This school year, New York City public schools are conducting an experiment: Can they once again teach children to read? Following New York students’ dismal scores on the National Assessment of Educational Progress, the “Nation’s Report Card,” Mayor Eric Adams has mandated a new curriculum for literacy that emphasizes phonics and moves away from the “balanced literacy” approach of the last two decades. It’s a change worth applauding: phonics is a well-studied educational approach that has clearly demonstrated its importance to children’s literacy. By contrast, balanced literacy, in which children learn to read by considering a word’s broader context, has been thoroughly discredited.

But if the research was clear from the outset about which method worked, why did New York spend years testing the wrong one? New York’s failures, and now its shift to a new approach, illustrate a challenge for teachers and education policymakers: how to disseminate and implement research findings more effectively. To get serious about bettering American education, improving the research-to-implementation pipeline will be crucial.

A major government research effort in the late 1990s shows the problem. In 1997, Congress asked the National Institute of Child Health and Human Development and the Department of Education to develop a National Reading Panel to study how kids learn to read. After reviewing 100,000 studies, the panel concluded in its 2000 report that the “best approach to reading instruction” incorporates “explicit instruction in phonemic awareness” and “systematic phonics instruction”—precisely what New York is adopting now, more than 20 years later.

Conclusive as this research was, it failed to take hold at the time, at least in New York. Instead, in 2003 schools adopted the philosophy of Lucy Calkins, who ran the Teachers College Reading and Writing Project at Columbia University and who promoted balanced literacy. Her 2001 book, The Art of Teaching Reading, released the year after the National Reading Panel’s report, questioned phonics in favor of the supposedly more holistic approach that New York’s schools are now rejecting. It’s only 20 years later that Calkins has seemed to concede the report’s insights: “The last two or three years,” she said last year, “what I’ve learned from the science of reading work has been transformational.” (Columbia has made the same discovery: in September, it announced that it had ended Calkins’s project.)

One can interpret these events in two ways. On the one hand, they show the value that government-backed educational R&D can have in identifying what works and what doesn’t. On the other hand, they demonstrate how such information can remain confined to studies and analysis, instead of being brought into the classroom. If a study makes a key discovery but no one can benefit from it, did it really happen?

The federal government produced a clear road map, but New York’s teachers still managed to drive in the wrong direction for decades. So what needs fixing: the map’s PR team, for failing to spread the word, or the education system, for ignoring the map and insisting that it knew a better route? Of course, teachers’ unions play a major role in maintaining bad pedagogical methods—the repetitive approach recommended by the science of reading is hard and tedious work, and unions have balked in the past. But it’s also the case that education researchers need to improve how they promote their findings.

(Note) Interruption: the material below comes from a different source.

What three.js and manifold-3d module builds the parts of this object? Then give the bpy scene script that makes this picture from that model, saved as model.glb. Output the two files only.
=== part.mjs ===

The Institute of Education Sciences, for example, has since 2002 run the What Works Clearinghouse, which serves to “review the research, determine which studies meet rigorous standards, and summarize the findings.” It’s an impressive resource, but it’s also a sprawling labyrinth of analyses and meta-analyses and, strangely, turns up no search results for either “balanced literacy” or “science of reading.” One need not be a union member to wonder whether deferring to the Clearinghouse is really the best way to develop a syllabus.

Reversing New York’s literacy decline will take years, but educators can take steps today to make it happen. Researchers within the public sector, who understand phonics’ value, should seize the new semester as a crucial opportunity to stump for their own work. Here, they could take a page from Calkins herself, who was wrong about her material but all too right about how to promote it. She didn’t just write a book and walk away; she cultivated acolytes, established an institution, and produced a curriculum for teachers to adopt. As the city phases in its NYC Reads initiative to promote the new literacy program, it should send the curriculum’s designers and researchers around the city to explain to teachers, administrators, and, most of all, parents why the new program works and how their children will benefit.

New York should also consider revising teacher salary schedules, which reward holding a master’s degree such as those granted by Columbia’s Teachers College. Teacher pay is its own subject, but if education degrees aren’t promoting effective methods, there’s no reason for the city to encourage teachers to pursue them. (Indeed, if balanced literacy is what education master’s degrees are promoting, perhaps such graduate degrees should result in lower pay.)

Educators and researchers will need to go beyond simply producing reports and hoping that the word gets around. They must improve communication between R&D organizations and the teachers whom they’re meant to assist. “I’m from the government and I’m here to help” might be terrifying words, as Ronald Reagan once warned—but in different circumstances, those words could have prevented two decades of misguided literacy instruction in New York.